You are narrating “from the future”. Is your narrative complete or is it evolving?
It is not closed, because it is a living collection. The exhibits are also removed from the collection, e.g. if they do not retain their artistic character after many years. They are no longer on display. One of them was created by Ferdinand Porsche.
I wanted to ask about this – about his “Trabi”, the Trabant.
Porsche’s works or models are not art. This is design, very good design. But at the same time, it is nothing but design, so we decided not to show it anymore. Although it is illustrated in the catalogue, it is no longer part of the collection. Besides, the book with the catalogue raisonné is in fact a conceptual work in itself. It includes illustrations and corresponding texts. The updated edition mainly contains photos of recent works and installations. The list provides information on whether items are still in the collection or if they have been removed. However, for conceptual reasons, the catalogue itself remains in its original form.
This tension between the collection and the catalogue is an interesting one. Is this division into fine and applied arts clear for you? Or is there an example of an object where this division was not so straightforward?
Everything in this collection is art. Nothing greater or lesser than art.
There is also a work by Franz Erhard Walther in your collection. He developed a very unique approach to work and action. He said: “This idea has fascinated me all my life: that a work can be accompanied by an action and, consequently, that the action itself takes on the character of a work”1. And what do work and action mean to you? When does an action become a work of art?
There is a problem with Walther’s works. They were created with the intention of using and activating them. A museum exhibition does not lend itself to the objects being used by visitors. Do you know his suits that can be worn in pairs? [this pertains to the work entitled “Dreizehn Handlungsformen” – A.K.]? An owner of a private collection can invite their guests to play and say: let’s put them on! In the case of an art exhibition, the work locked in a showcase does not function, so it is dead. Our collection includes “Kopfarbeit” [Trans. “Head action”]. Three years ago we were in Mönchengladbach in a sushi restaurant just around the corner from the Abteiberg museum. We found the originals of Walther’s work in the men’s restroom. It was a board to lean your head against the wall next to the urinal. A simple fabric or fake leather cushion on a wooden board, simply mounted on the wall. Subsequently, we asked for and obtained permission to take the slightly worn-out, used items from the 1980s from the place of operation to include them in the collection. And we have placed a replica in their place so that they can continue to be used.

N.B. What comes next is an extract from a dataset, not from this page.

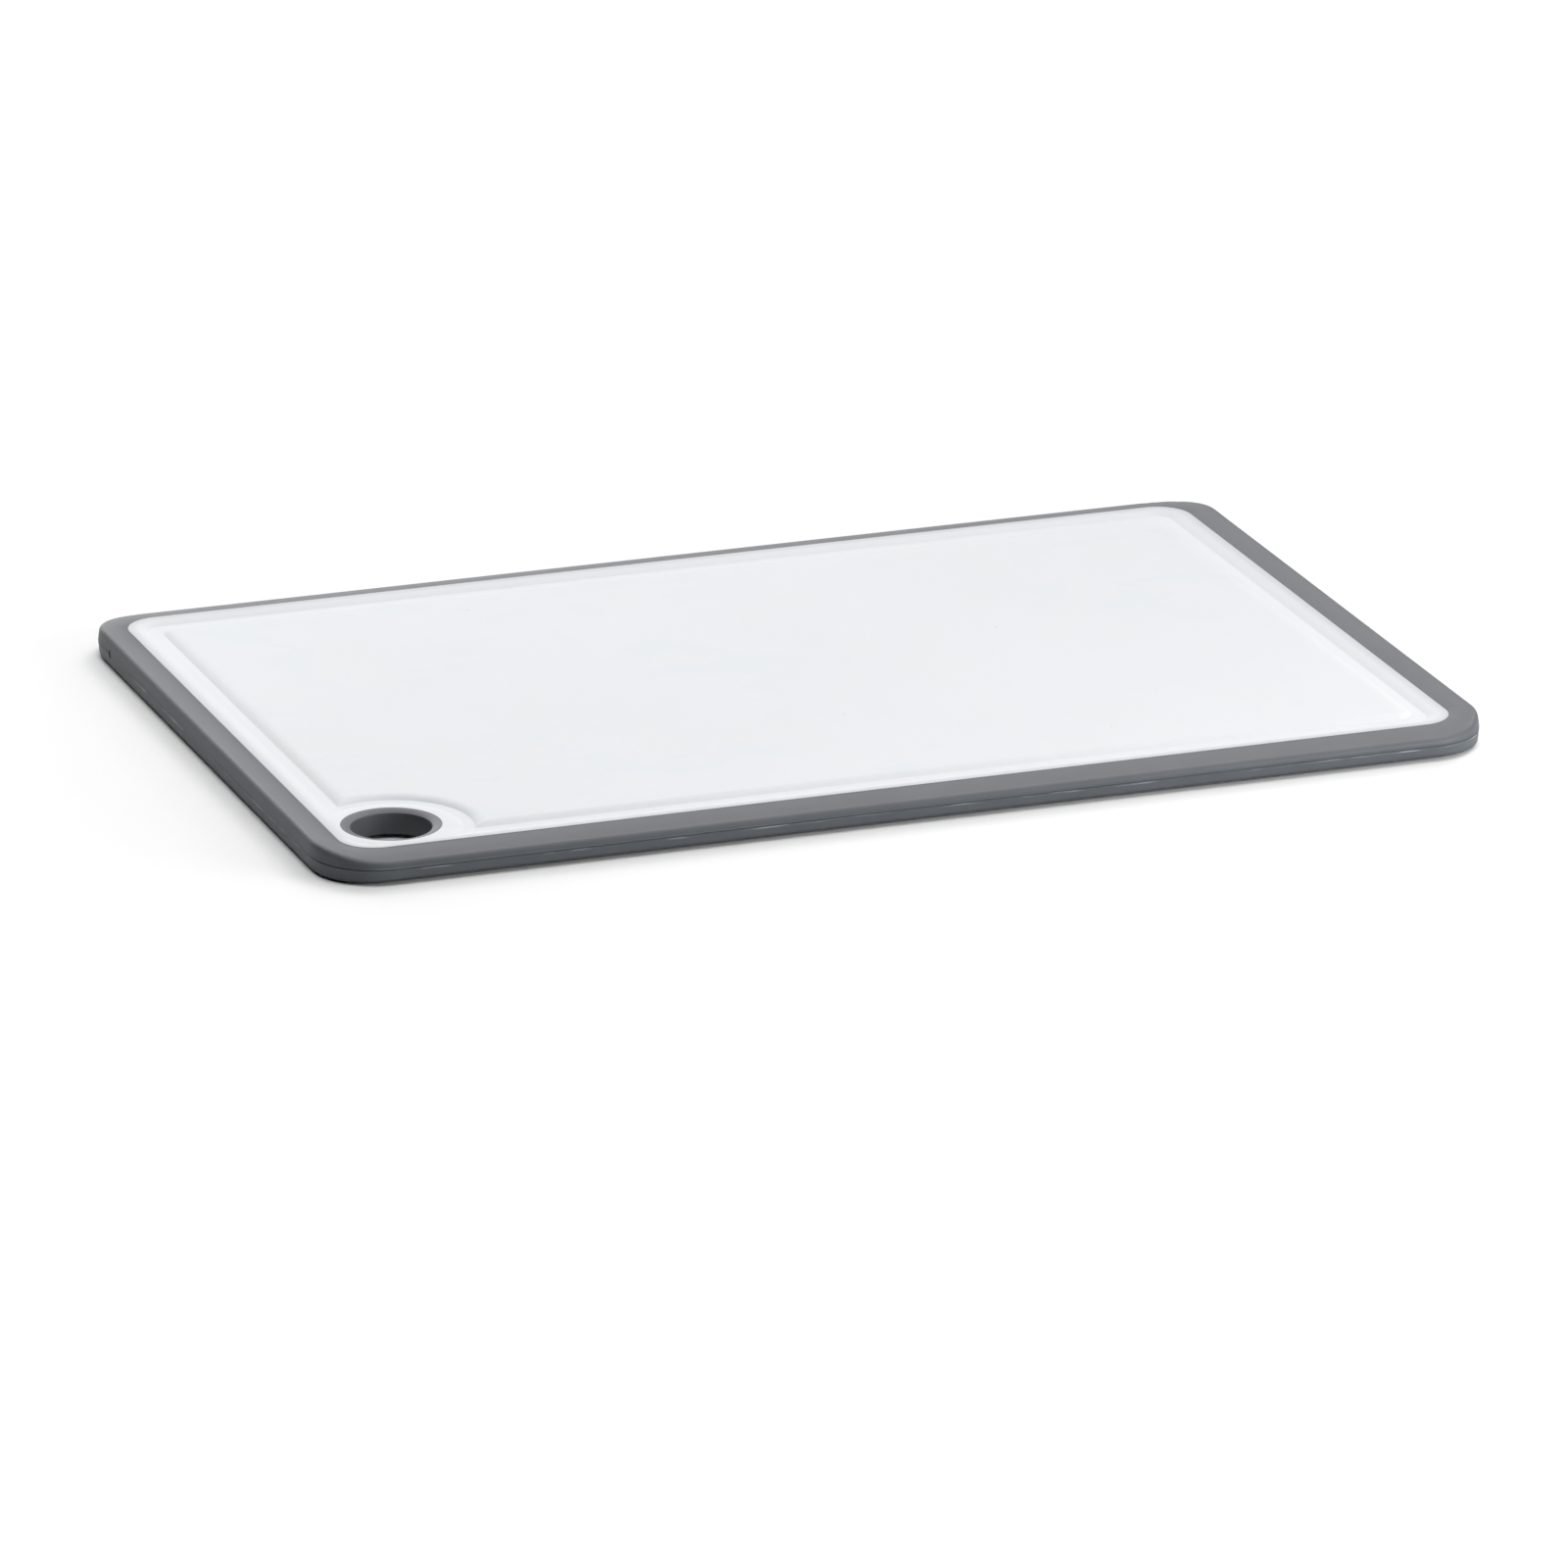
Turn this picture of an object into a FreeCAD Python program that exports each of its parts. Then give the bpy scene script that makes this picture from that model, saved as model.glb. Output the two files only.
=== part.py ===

1) „Diese Vorstellung hat mich ein Leben lang fasziniert: dass zu einem Werk Handlung kommen könnte. Mit der Konsequenz, dass die Handlung selbst Werkcharakter bekommt”. Franz Erhard Walther in an interview for Süddeutsche Zeitung Magazin 19/2018.
A great story about changing the function.
Replicas – fresh, the same size, beautifully made – remained “in action”. The originals found their way to us – and they can no longer be used, especially if the collection is shown in a museum context.
During the exhibition in Mönchengladbach, you invited students to suggest different attributes of objects, offer their alternative stories. The perspective of never-ending circulation – disassembling various elements of the story and then reconfiguring them – seems to me to be particularly important for this collection. This idea came from observing and experiencing the horror of a guided tour of a museum: you are shown around the halls and forcefed information, and in the end you are left with nothing of your own. During the first presentation in Leipzig, we invited theatre academy students to conduct a guided tour – they had a (somewhat controlled) freedom of interpretation, and sometimes invented amazing stories. Nobody from the audience questioned the competences of the guides. It was and is about conveying this possibility of interpretation. With some objects it is difficult to come up with something entirely new as in the case of Duchamp and his “Fountain”, or Brancusi and the model of the “Endless Column”. In the case of other items, the scope of innovation is much greater. Thanks to this, the collection becomes alive.
Were there any differences between your interpretation and the interpretations suggested by the students?
A film was made during the tour in Leipzig. It will be shown in Poznań. It includes amazing ways of storytelling and interpretation.
Are you going to show your new works in Poznań?
Every time we work intensively on a new installation, new works appear In Poznan we will show a piece that has not been exhibited before, and its title has not yet been determined. Research to date attributes its authorship to Jonald Dudd. A second new work developed itself during the set up. It is a site-specific work covering the complete floor under all the artworks of the exhibition and is called “Borderline-complex”. The author is unknown.
HOLMER FELDMANN was born in 1967 in Neumünster (Schleswig-Holstein). He studied photography and visual arts at the Hochschule für Grafik und Buchkunst Leipzig. He is a founder of an arts association in Buscha/ Thüringen. He splits his time between Berlin and Buscha.
ANDREAS GRAHL was born in 1964 and grew up in East Berlin. He studied photography at the Hochschule für Grafik und Buchkunst Leipzig and at the Instituto Superior de Arte in Havana (The University of Arts of Cuba). He teaches photography at the Academy of Fine Arts in Leipzig.